[BRIEF] Count every line in the entries that contains "with". Report that count alone.

[RECORDED DATA]
+ + + + +

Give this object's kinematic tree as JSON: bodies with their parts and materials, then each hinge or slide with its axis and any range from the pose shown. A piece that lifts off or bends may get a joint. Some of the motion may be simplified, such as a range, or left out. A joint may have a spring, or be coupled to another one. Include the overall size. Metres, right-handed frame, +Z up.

+ + + + +

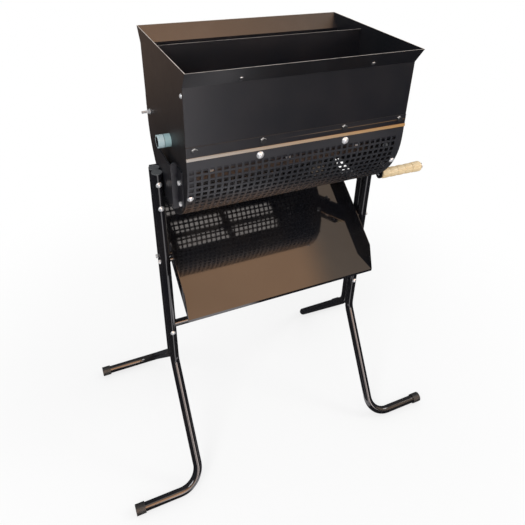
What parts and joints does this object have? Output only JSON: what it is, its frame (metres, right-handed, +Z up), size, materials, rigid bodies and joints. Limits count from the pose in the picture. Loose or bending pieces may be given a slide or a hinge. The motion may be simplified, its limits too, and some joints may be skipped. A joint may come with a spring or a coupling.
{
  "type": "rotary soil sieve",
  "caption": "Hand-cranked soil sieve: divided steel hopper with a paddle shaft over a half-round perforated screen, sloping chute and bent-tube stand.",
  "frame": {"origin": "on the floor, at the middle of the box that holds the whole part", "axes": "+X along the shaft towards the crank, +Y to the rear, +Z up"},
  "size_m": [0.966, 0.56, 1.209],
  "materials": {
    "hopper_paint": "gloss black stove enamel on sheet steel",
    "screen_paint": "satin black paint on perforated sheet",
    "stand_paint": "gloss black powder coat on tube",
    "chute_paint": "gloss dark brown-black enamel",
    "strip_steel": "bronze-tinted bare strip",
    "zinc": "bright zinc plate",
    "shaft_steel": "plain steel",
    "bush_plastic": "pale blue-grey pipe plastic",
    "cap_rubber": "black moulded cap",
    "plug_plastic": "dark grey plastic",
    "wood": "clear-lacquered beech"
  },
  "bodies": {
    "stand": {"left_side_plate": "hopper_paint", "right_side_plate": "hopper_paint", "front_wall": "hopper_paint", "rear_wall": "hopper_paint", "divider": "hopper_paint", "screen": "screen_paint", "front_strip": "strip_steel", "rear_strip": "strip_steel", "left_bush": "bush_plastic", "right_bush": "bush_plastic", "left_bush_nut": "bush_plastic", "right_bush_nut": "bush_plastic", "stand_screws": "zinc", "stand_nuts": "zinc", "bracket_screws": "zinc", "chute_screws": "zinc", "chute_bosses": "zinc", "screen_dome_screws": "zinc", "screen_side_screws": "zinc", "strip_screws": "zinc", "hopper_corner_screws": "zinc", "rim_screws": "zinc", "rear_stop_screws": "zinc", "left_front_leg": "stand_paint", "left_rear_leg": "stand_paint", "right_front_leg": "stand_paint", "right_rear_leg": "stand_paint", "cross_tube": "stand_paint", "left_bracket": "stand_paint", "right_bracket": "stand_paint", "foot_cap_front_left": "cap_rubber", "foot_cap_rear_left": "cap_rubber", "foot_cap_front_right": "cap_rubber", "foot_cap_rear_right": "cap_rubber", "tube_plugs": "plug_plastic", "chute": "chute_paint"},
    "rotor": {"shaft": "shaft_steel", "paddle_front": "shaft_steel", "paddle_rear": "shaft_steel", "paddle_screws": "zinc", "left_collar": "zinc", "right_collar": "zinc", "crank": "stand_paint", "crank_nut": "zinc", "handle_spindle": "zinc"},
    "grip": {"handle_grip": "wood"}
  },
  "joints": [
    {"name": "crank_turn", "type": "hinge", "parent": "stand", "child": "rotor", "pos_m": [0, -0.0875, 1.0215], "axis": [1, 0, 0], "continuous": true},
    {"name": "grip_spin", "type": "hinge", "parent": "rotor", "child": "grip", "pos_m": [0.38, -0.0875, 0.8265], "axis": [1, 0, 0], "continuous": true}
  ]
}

+ + + + +

[WRITTEN SOLUTION] 3